He transitado en calidad de lazarillo, repetidamente, por las diferentes salas del Museo Nacional de Guatemala (Munag). Uno tras otro he llevado a mis amigos y parientes para mostrarles un abanico artístico-cultural cuya naturaleza, por demás ecléctica, constituye una sumatoria de valores muy particulares y puntuales de la historia del arte de Guatemala. Valiosas piezas que suman contenidos al repertorio expresivo de los guatemaltecos.
La sala que recibe al visitante funde en un solo recinto lo contemporáneo, con la propuesta de Darío Escobar; lo colonial, con la sirena en piedra tallada, que otrora fuera parte de la fuente colonial que estuvo en el parque central de La Antigua y en San Cristóbal, una talla local encarnada y estofada, y, finalmente, una escultura prehispánica de grandes proporciones. Apabullante preámbulo que, apenas, es el inicio de un recorrido variado e interesante.

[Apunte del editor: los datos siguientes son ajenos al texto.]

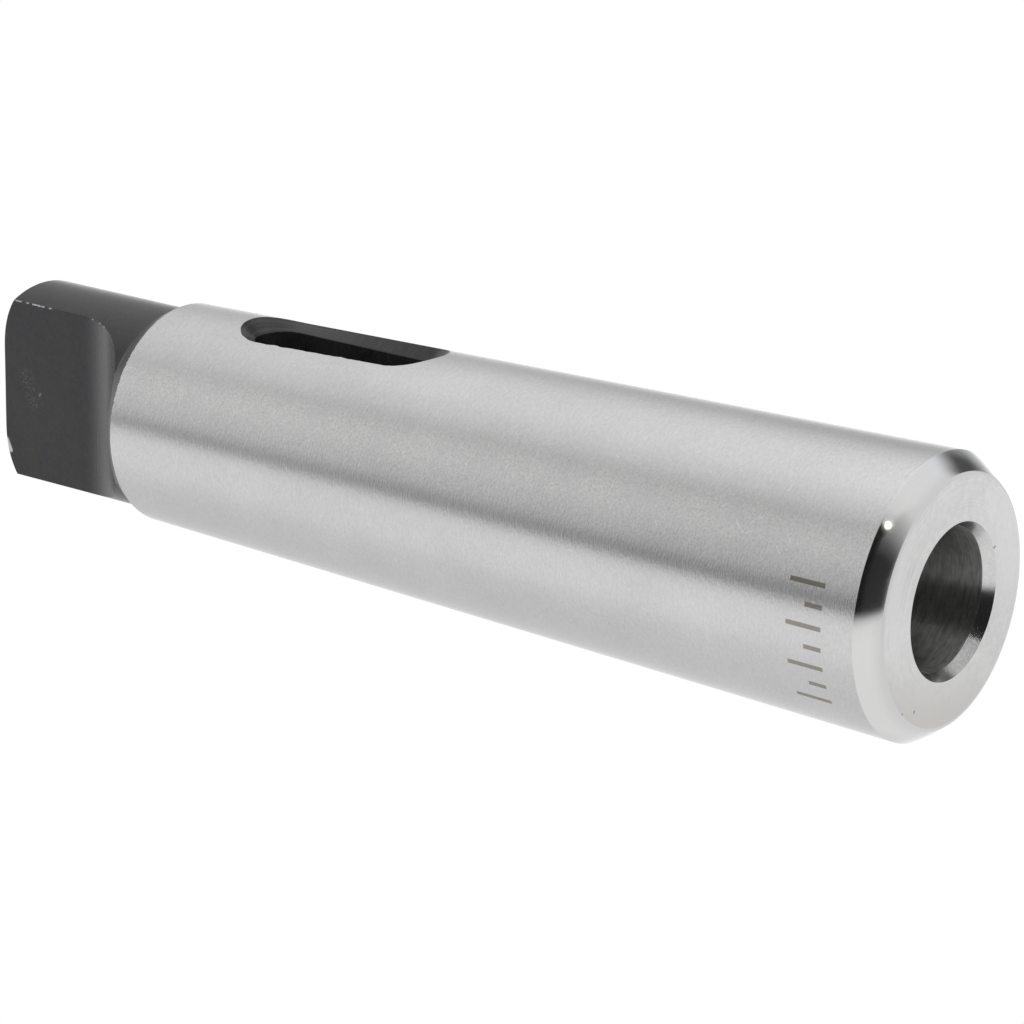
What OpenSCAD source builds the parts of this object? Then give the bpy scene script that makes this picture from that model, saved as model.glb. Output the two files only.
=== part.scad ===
// Drill sleeve: number 3 self-holding taper outside, number 1 taper socket inside.
// One turned, milled and ground piece of steel, standing on its large end.
// Z runs along the axis, from the socket's mouth at 0 to the end of the tang.
// The drift slot goes through along X, and the flats of the tang face along Y.

/* [Outer taper] */
// Length over all, from the large end's face to the end of the tang
overall_length = 99; // [97.5:0.5:104]
// Diameter of the taper at its gauge plane
gauge_d = 23.825; // [23.5:0.005:24.4]
// Distance of the gauge plane from the large end's face
gauge_offset = 5; // [3:0.5:7]
// Diameter that the taper loses for each millimetre of length
outer_taper = 0.0502; // [0.046:0.0002:0.054]
// Distance from the large end's face to the small end of the ground taper
ground_length = 80.6; // [78:0.2:82]

/* [Large end] */
// Diameter of the flat face
face_d = 20.9; // [19:0.1:22]
// Length of the crowned chamfer round the face, along the axis
chamfer_length = 1.9; // [1:0.1:3]
// Radius of the chamfer's crown
chamfer_crown_r = 8; // [4:0.5:30]

/* [Socket] */
// Diameter of the socket's taper, taken to the plane of the face
socket_d = 12.065; // [11.9:0.005:12.3]
// Diameter that the socket loses for each millimetre of depth
socket_taper = 0.04988; // [0.047:0.0001:0.053]
// Diameter of the countersink at the face
countersink_d = 13.1; // [12.5:0.1:15]
// Depth of the countersink
countersink_depth = 1; // [0.4:0.1:1.6]
// Diameter of the clearance bore behind the taper
clearance_d = 9.7; // [9.2:0.1:10.2]
// Depth of the clearance bore at its full diameter
clearance_depth = 56; // [53:0.5:60]
// Angle of the drill's point at the bottom
drill_point_angle = 118; // [90:2:140]

/* [Drift slot] */
// Width of the slot, across the flats of a number 1 tang
slot_w = 5.2; // [4.4:0.1:6]
// Length of the slot
slot_length = 19; // [15:0.5:20]
// Distance from the large end's face to the slot's near end
slot_start = 52.5; // [50:0.5:55]
// How far the slot's mouths are wider than the slot, all round
mouth_margin = 1.15; // [0.5:0.05:1.6]
// Depth of the mouths' inner edge below the crown of the taper
mouth_depth = 1.5; // [1.2:0.1:2.5]
// Rise of the mouths' sloping floor, from that edge to the full width
mouth_rise = 0.8; // [0.3:0.1:1.1]

/* [Neck and tang] */
// Diameter of the neck and of the tang
neck_d = 18.4; // [17.6:0.1:19]
// Length of the step down from the ground taper to the neck
step_length = 1.45; // [0.6:0.05:2]
// Thickness of the tang across its flats
tang_t = 7.9; // [7:0.1:9]
// Length of the flats, from the end of the tang to their run-out
flat_length = 9.6; // [8:0.2:12]
// Radius of the milling cutter that leaves the run-out
runout_r = 8.9; // [6:0.1:9.5]
// Diameter of the flat end of the tang, inside its rounding
tang_end_d = 10.8; // [8:0.2:13]
// Radius of the rounding round the end of the tang
tang_round_r = 6.3; // [5.4:0.1:12]

/* [Centre hole] */
// Diameter of the centre hole's cone at the end of the tang
centre_d = 5; // [4:0.1:6]
// Angle of the centre hole's cone
centre_angle = 60; // [50:5:90]
// Diameter of the centre hole's pilot
pilot_d = 2.5; // [1.5:0.1:3]
// Depth of the pilot from the end of the tang
pilot_depth = 5; // [4:0.5:7]

/* [Hidden] */
$fn = 128;
// Run of the cutters past the surfaces that they cut
overrun = 1;
// Radius of the ground taper at a distance z from the face
function taper_r(z) = gauge_d / 2 + (gauge_offset - z) * outer_taper / 2;
// Radius of the socket's taper at a depth z
function socket_r(z) = socket_d / 2 - z * socket_taper / 2;

face_r = face_d / 2;
neck_r = neck_d / 2;
neck_start = ground_length + step_length;
flat_start = overall_length - flat_length;
slot_half = slot_w / 2;
slot_end = slot_start + slot_length;
mouth_half = slot_half + mouth_margin;
mouth_floor = taper_r((slot_start + slot_end) / 2) - mouth_depth;
steel = [0.74, 0.74, 0.72];

// Segment of a circle of radius r that bulges out from the line a to b, seen from the axis
module crown(a, b, r) {
    chord = norm(b - a);
    across = [a[1] - b[1], b[0] - a[0]] / chord;
    centre = (a + b) / 2 + across * sqrt(r * r - chord * chord / 4);
    // Reach of the wedge that cuts the segment out, in radii
    reach = 1.5;
    intersection() {
        translate(centre) circle(r);
        polygon([centre, centre + reach * (a - centre), centre + reach * (b - centre)]);
    }
}

// Half section of the turned blank
module blank_section() {
    face_edge = [face_r, 0];
    chamfer_edge = [taper_r(chamfer_length), chamfer_length];
    polygon([
        [0, 0],
        face_edge,
        chamfer_edge,
        [taper_r(ground_length), ground_length],
        [neck_r, neck_start],
        [neck_r, overall_length - tang_round_r],
        [0, overall_length - tang_round_r]
    ]);
    crown(face_edge, chamfer_edge, chamfer_crown_r);
    tang_end_section();
}

// Half section of the tang's rounded end
module tang_end_section() {
    translate([0, overall_length - tang_round_r])
        intersection() {
            square([neck_r, tang_round_r]);
            union() {
                square([tang_end_d / 2, tang_round_r]);
                translate([tang_end_d / 2, 0]) circle(tang_round_r);
            }
        }
}

// Taper socket with its countersink, clearance bore and drill point
module socket() {
    mouth_r = socket_r(countersink_depth);
    flare = (countersink_d / 2 - mouth_r) / countersink_depth;
    taper_depth = (socket_d - clearance_d) / socket_taper;
    point_depth = clearance_d / 2 / tan(drill_point_angle / 2);
    rotate_extrude()
        polygon([
            [0, -overrun],
            [countersink_d / 2 + flare * overrun, -overrun],
            [mouth_r, countersink_depth],
            [clearance_d / 2, taper_depth],
            [clearance_d / 2, clearance_depth],
            [0, clearance_depth + point_depth]
        ]);
}

// Cut of a cutter with the half section of its children, moved along the slot.
// The section's first axis is across the slot, and its second points out along X.
module along_slot(half) {
    for (z = [slot_start + half, slot_end - half])
        translate([0, 0, z]) rotate([0, 90, 0]) rotate_extrude() children();
    translate([0, 0, slot_start + half]) linear_extrude(slot_length - 2 * half)
        for (side = [0, 1]) mirror([0, side, 0]) rotate(90) mirror([0, 1]) children();
}

// Half section of the slot's mouth: full width outside, sloping in to the slot's own width
module mouth_section() {
    reach = taper_r(0) + overrun;
    polygon([
        [0, mouth_floor - overrun],
        [slot_half, mouth_floor - overrun],
        [slot_half, mouth_floor],
        [mouth_half, mouth_floor + mouth_rise],
        [mouth_half, reach],
        [0, reach]
    ]);
}

// Drift slot, right through the sleeve, with a widened mouth at each end
module drift_slot() {
    reach = taper_r(0) + overrun;
    along_slot(slot_half) translate([0, -reach]) square([slot_half, 2 * reach]);
    for (turn = [0, 180]) rotate(turn) along_slot(slot_half) mouth_section();
}

// Flats of the tang, each with the run-out that the milling cutter leaves
module tang_flats() {
    width = neck_d + 2 * overrun;
    for (side = [-1, 1]) {
        translate([0, side * (tang_t / 2 + runout_r), flat_start])
            rotate([0, 90, 0]) cylinder(r = runout_r, h = width, center = true);
        translate([-width / 2, side * (tang_t / 2 + runout_r) - runout_r, flat_start])
            cube([width, 2 * runout_r, flat_length + overrun]);
    }
}

// Centre hole in the end of the tang
module centre_hole() {
    cone = (centre_d - pilot_d) / 2 / tan(centre_angle / 2);
    flare = overrun * tan(centre_angle / 2);
    translate([0, 0, overall_length]) rotate_extrude()
        polygon([
            [0, overrun],
            [centre_d / 2 + flare, overrun],
            [pilot_d / 2, -cone],
            [pilot_d / 2, -pilot_depth],
            [0, -pilot_depth]
        ]);
}

module sleeve() {
    color(steel)
        difference() {
            rotate_extrude() blank_section();
            socket();
            drift_slot();
            tang_flats();
            centre_hole();
        }
}

sleeve();
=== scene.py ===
"""Drill sleeve with a number 3 taper outside and a number 1 taper socket inside.

The sleeve is turned on a profile in millimetres, milled, eased along its edges, finished zone
by zone and then brought to metres. It stands on its large end, with its axis along Z.
"""

import math

import bmesh
import bpy
from mathutils import Matrix, Vector, noise


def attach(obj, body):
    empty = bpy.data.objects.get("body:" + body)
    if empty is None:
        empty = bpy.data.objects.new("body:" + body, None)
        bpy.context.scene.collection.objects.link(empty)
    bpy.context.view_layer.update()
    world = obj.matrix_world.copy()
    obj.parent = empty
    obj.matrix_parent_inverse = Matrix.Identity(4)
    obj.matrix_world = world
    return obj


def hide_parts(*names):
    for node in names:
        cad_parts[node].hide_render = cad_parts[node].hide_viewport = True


MM = 0.001

# Outer taper and large end
LENGTH = 99.0
GAUGE_D = 23.825
GAUGE_OFFSET = 5.0
OUTER_TAPER = 0.0502
GROUND_LENGTH = 80.6
FACE_D = 20.9
CHAMFER_LENGTH = 1.9
CHAMFER_CROWN_R = 8.0

# Socket
SOCKET_D = 12.065
SOCKET_TAPER = 0.04988
COUNTERSINK_D = 13.1
COUNTERSINK_DEPTH = 1.0
CLEARANCE_D = 9.7
CLEARANCE_DEPTH = 56.0
DRILL_POINT_ANGLE = 118.0

# Drift slot
SLOT_W = 5.2
SLOT_LENGTH = 19.0
SLOT_START = 52.5
MOUTH_MARGIN = 1.15
MOUTH_DEPTH = 1.5
MOUTH_RISE = 0.8

# Neck and tang
NECK_D = 18.4
STEP_LENGTH = 1.45
TANG_T = 7.9
FLAT_LENGTH = 9.6
RUNOUT_R = 8.9
TANG_END_D = 10.8
TANG_ROUND_R = 6.3

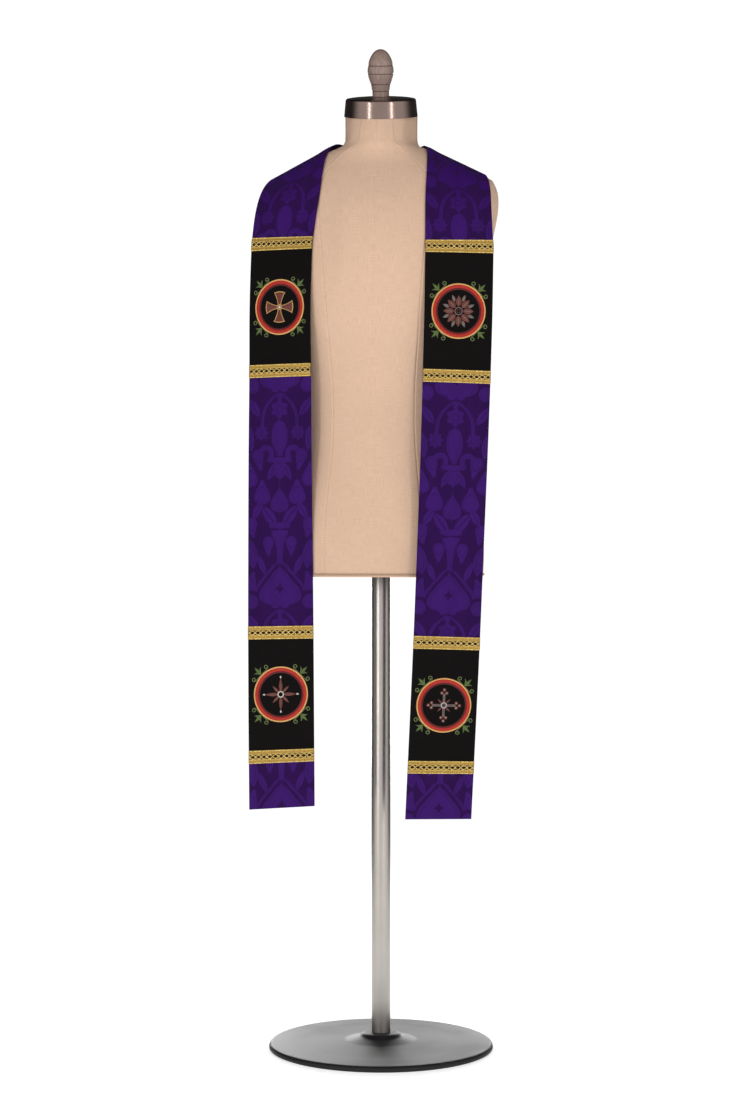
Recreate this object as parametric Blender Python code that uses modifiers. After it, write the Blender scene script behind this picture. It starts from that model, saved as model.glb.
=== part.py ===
"""Clerical stole hanging on a limbless dress form. Metres, +Z up, the front faces -Y.

The stole is two straight strips that meet in a mitred seam at the centre of the back of the neck. Each
strip lies over a shoulder on the draping surface below, then hangs down the front. Its pieces, galloons
and roundels are all cut from the same strip, moved out by what lies under them. The dress form is lofted
from level sections and held inside the draping surface, so the cloth rests on its shoulders.
"""

import math

import bmesh
import bpy
import numpy as np

# Cloth and trim
CLOTH = 0.002
TRIM = 0.001
GAP = 0.0003
CHEST_WIDTH = 0.117
HEM_WIDTH = 0.1110
GALLOON = 0.0215
RING_OUTER = 0.0462
RING_INNER = 0.0355

# Lengths along a strip: from one galloon's middle to the next, and from the last to the hem
UPPER_PANEL = 0.211
MIDDLE = 0.436
LOWER_PANEL = 0.205
END = 0.086
HANGING = UPPER_PANEL + MIDDLE + LOWER_PANEL + END

# Draping surface: a ridge along the shoulders, a front that turns back towards the arms, a rounded back
RIDGE_Y = 0.005
RIDGE_ROUNDING = 0.02
NECK_X = 0.07
FRONT_REACH = 0.111
FRONT_REACH_X = 0.10
FRONT_TURN = math.tan(math.radians(20.0))
BACK_REACH = 0.105
BACK_REACH_OUT = 0.060
SHOULDER_X = 0.19

# Each side: which way X runs, the ridge's height at the neck, its fall per metre outwards, and how much
# longer than the lengths above its strip was cut
SIDES = {
    "right": {"way": -1.0, "ridge_z": 1.5385, "fall": 0.515, "longer": 1.000},
    "left": {"way": 1.0, "ridge_z": 1.5315, "fall": 0.500, "longer": 1.027},
}

# Edges of a yoke on the draping surface, from the centre-back seam to the upper galloon. Across is the
# distance from the middle of the body; over is the distance from the ridge along the cloth, the front
# being positive. Each row has the inner edge's across and over, then the outer edge's.
YOKES = {
    "right": (
        (0.00015, -0.095, 0.00015, -0.244),
        (0.0200, -0.076, 0.0500, -0.186),
        (0.0400, -0.053, 0.0980, -0.128),
        (0.0590, -0.028, 0.1420, -0.070),
        (0.0740, 0.000, 0.1720, -0.022),
        (0.0850, 0.036, 0.1900, 0.016),
        (0.0890, 0.078, 0.2010, 0.050),
        (0.0920, 0.134, 0.2075, 0.089),
        (0.1016, 0.2125, 0.2116, 0.1380),
    ),
    "left": (
        (0.00015, -0.095, 0.00015, -0.244),
        (0.0200, -0.076, 0.0490, -0.186),
        (0.0400, -0.053, 0.0950, -0.128),
        (0.0580, -0.028, 0.1370, -0.070),
        (0.0720, 0.000, 0.1660, -0.022),
        (0.0820, 0.036, 0.1820, 0.018),
        (0.0855, 0.080, 0.1900, 0.055),
        (0.0860, 0.141, 0.1935, 0.099),
        (0.0876, 0.2250, 0.1976, 0.1540),
    ),
}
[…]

A partir de las salas contemporáneas y modernas, el visitante se interna en un recorrido hacia el pasado. En ellas se aprecian algunos trabajos que, en su momento, obtuvieron mucha visibilidad por ser premios nacionales provenientes de diversidad de certámenes. Dos joyitas que adquieren una segunda oportunidad al ser exhibidas en otro escenario son, por ejemplo, las dos pinturas primigenias del artista quetzalteco Alfredo García. Este relacionado con artistas como Zipacná de León, Erwin Guillermo o Moisés Barrios, también en ese circuito.
Un museo suigéneris.
Dagoberto Vásquez, Roberto González Goyri, Guillermo Grajeda Mena, Juan Antonio Franco, Roberto Ossaye, Efraín Recinos, Víctor Vásquez Kestler, Juan de Dios González, Rodolfo Abularach, Elmar Rojas, Magda Eunice Sánchez, César Izquierdo, Manolo Gallardo o Enrique Anleu Díaz (único superviviente del grupo listado) representan, con sus trabajos, la bisagra de las rupturas con las corrientes regionalistas académicas.
Entre ellos resalta, como artista único, el mosaico de dibujos, años treinta, de Carlos Mérida. Este artista, que expuso por primera vez en 1910, es la base del camino que tomó el retrato indigenista de Alfredo Gálvez Suárez, Humberto Garavito y los paisajistas de la primera generación de la Escuela Nacional de Artes Plásticas. En este orden se destacan los óleos de Valentín Abascal y Enrique de León Cabrera.
Aunque desfasado dentro del paisaje regional, llama la atención la pintura de Francisco Tún, otro artista particular en la panorámica del arte local y que pertenece a la generación del setenta. Su obra sobresale por su colorido inusual y por la composición intuitiva resuelta con el alma de un niño.
Otra pieza señalada es una acuarela sacada de contexto porque debería compartir espacio con Agustín Iriarte y Carlos Valentí. Esta aguada de Ernesto Bravo brinda una valiosa información, ya que registra el telón de boca realizado por Viviano Salvatierra hacia 1859 y que representa un paisaje del valle de Guatemala de enormes dimensiones.